Data entries |
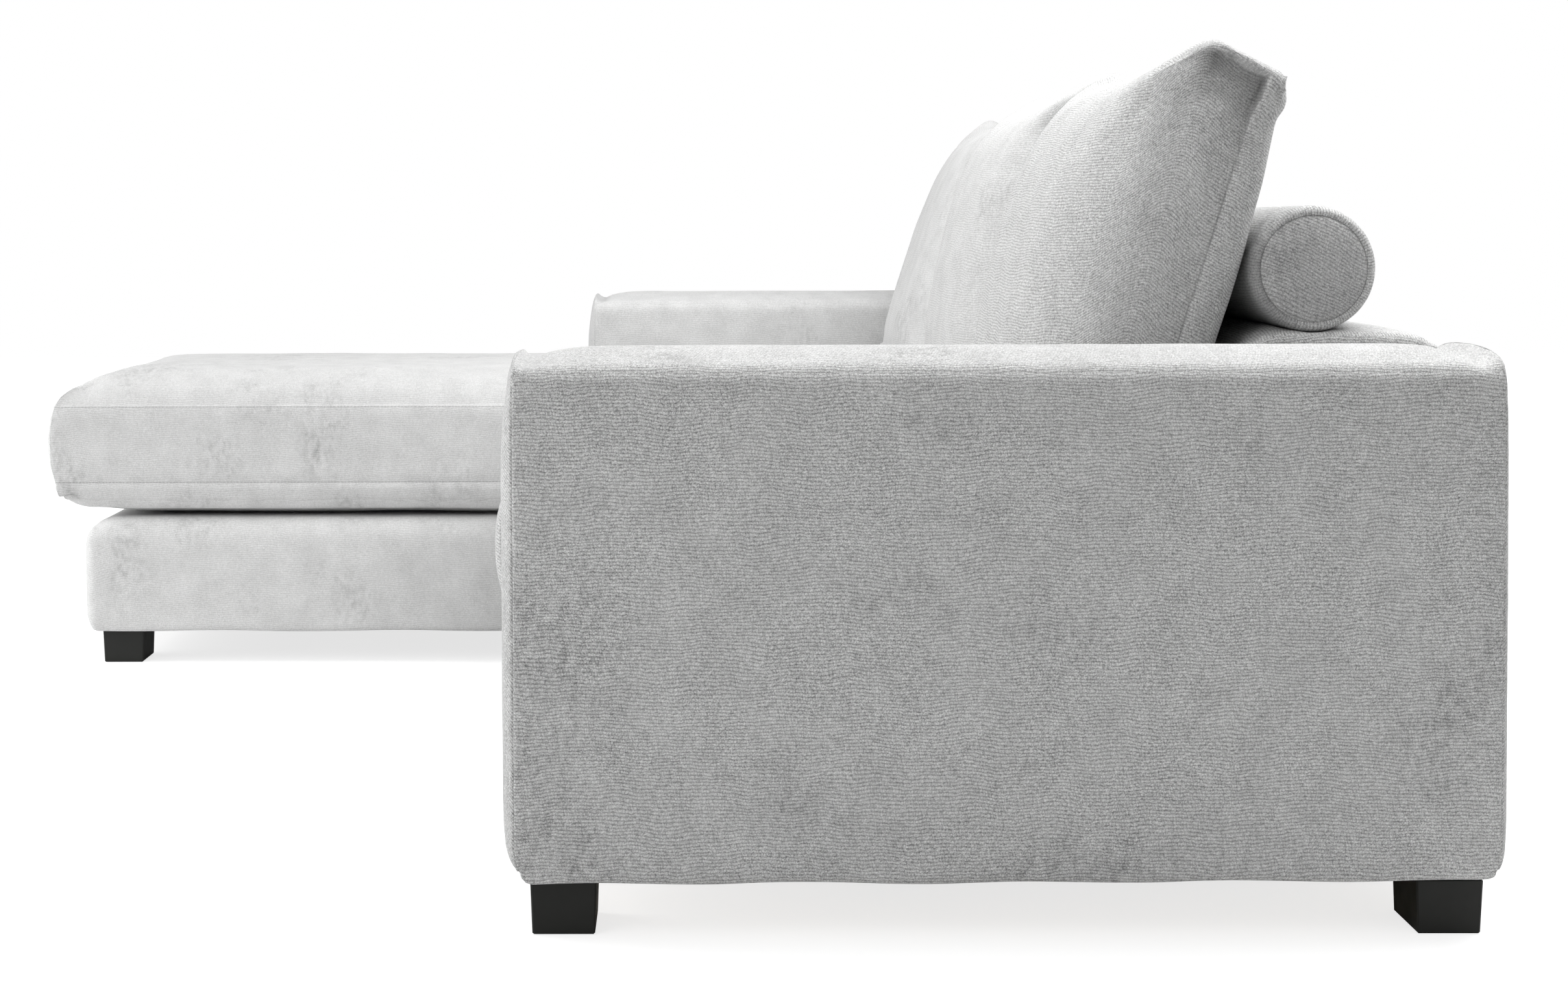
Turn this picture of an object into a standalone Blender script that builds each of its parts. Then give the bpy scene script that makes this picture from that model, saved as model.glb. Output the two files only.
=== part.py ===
"""Lounge sofa with a chaise: two upholstered modules on block feet, loose cushions and back bolsters.

Metres, +Z up. The front faces -Y, the chaise runs forward at the -X end, and the origin is on the floor
under the middle of the sofa.
"""

import math

import bmesh
import bpy
from mathutils import Vector

# Driving dimensions: widths along X
ARM_WIDTH = 0.220
SEAT_WIDTH = 0.595
CHAISE_WIDTH = 0.610

# Driving dimensions: depths along Y
BACK_DEPTH = 0.228
SEAT_DEPTH = 0.7720
CHAISE_DEPTH = 1.5610
ARM_LENGTH = 0.931
ARM_SETBACK = 0.0175
CUSHION_OVERHANG = 0.071

# Driving dimensions: heights along Z
FOOT_HEIGHT = 0.0525
DECK_HEIGHT = 0.227
SEAT_THICKNESS = 0.2300
ARM_HEIGHT = 0.556
BACK_HEIGHT = 0.5625
BACK_CUSHION_TOP = 0.876

# Clearances and cut overruns
CLEARANCE = 0.0003
CUSHION_GAP = 0.003
OVERRUN = 0.010

# Timber and board
RAIL_THICKNESS = 0.025
BOARD_THICKNESS = 0.018
ARRIS = 0.002
BACK_TOP_RAIL_HEIGHT = 0.060

# Foam and fabric covers
COVER_WALL = 0.025
BACK_COVER_WALL = 0.030
DUST_COVER_THICKNESS = 0.0015
DUST_COVER_INSET = 0.030

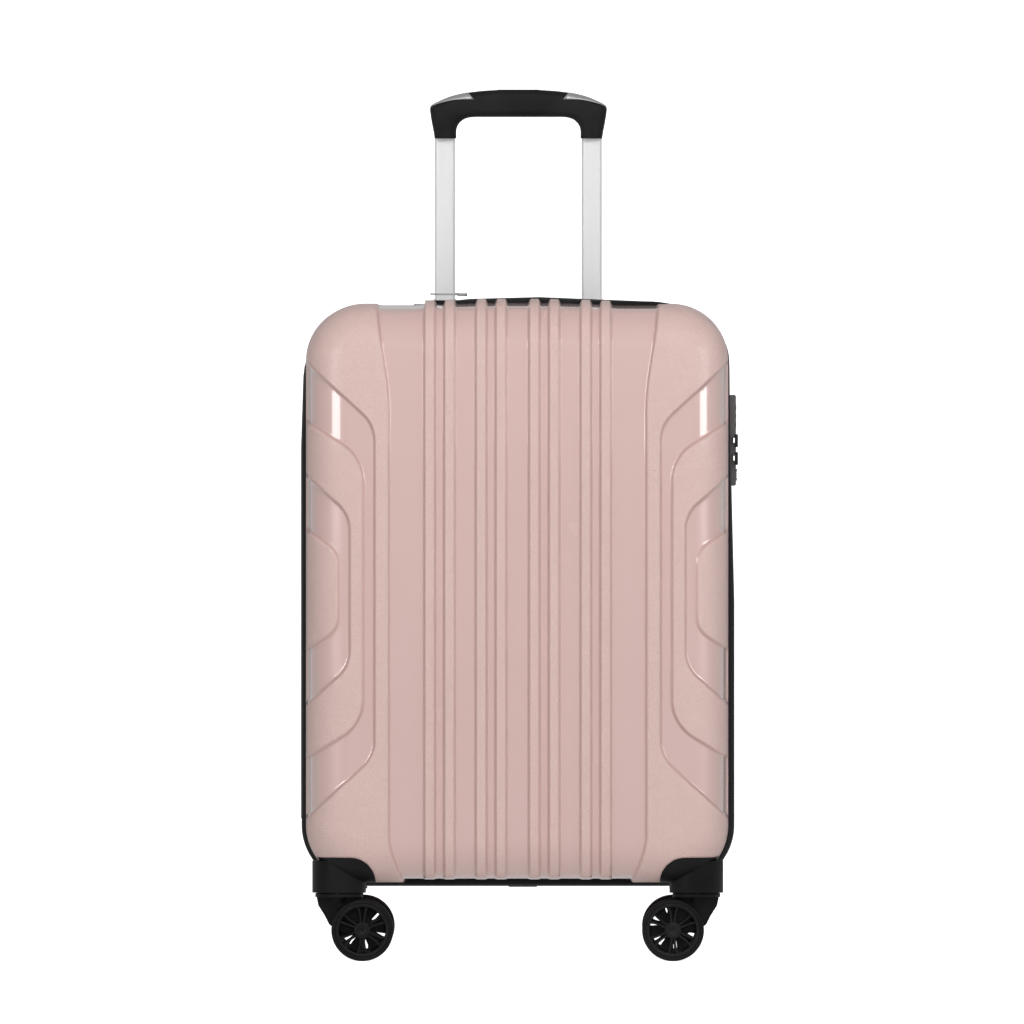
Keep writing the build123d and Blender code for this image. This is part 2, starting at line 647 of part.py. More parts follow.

Your objective | Your task is to list each line of the records with the word "from".

Written solution |
Turn this picture of an object into a standalone Blender script that builds each of its parts. Then give the bpy scene script that makes this picture from that model, saved as model.glb. Output the two files only.
from mathutils import Vector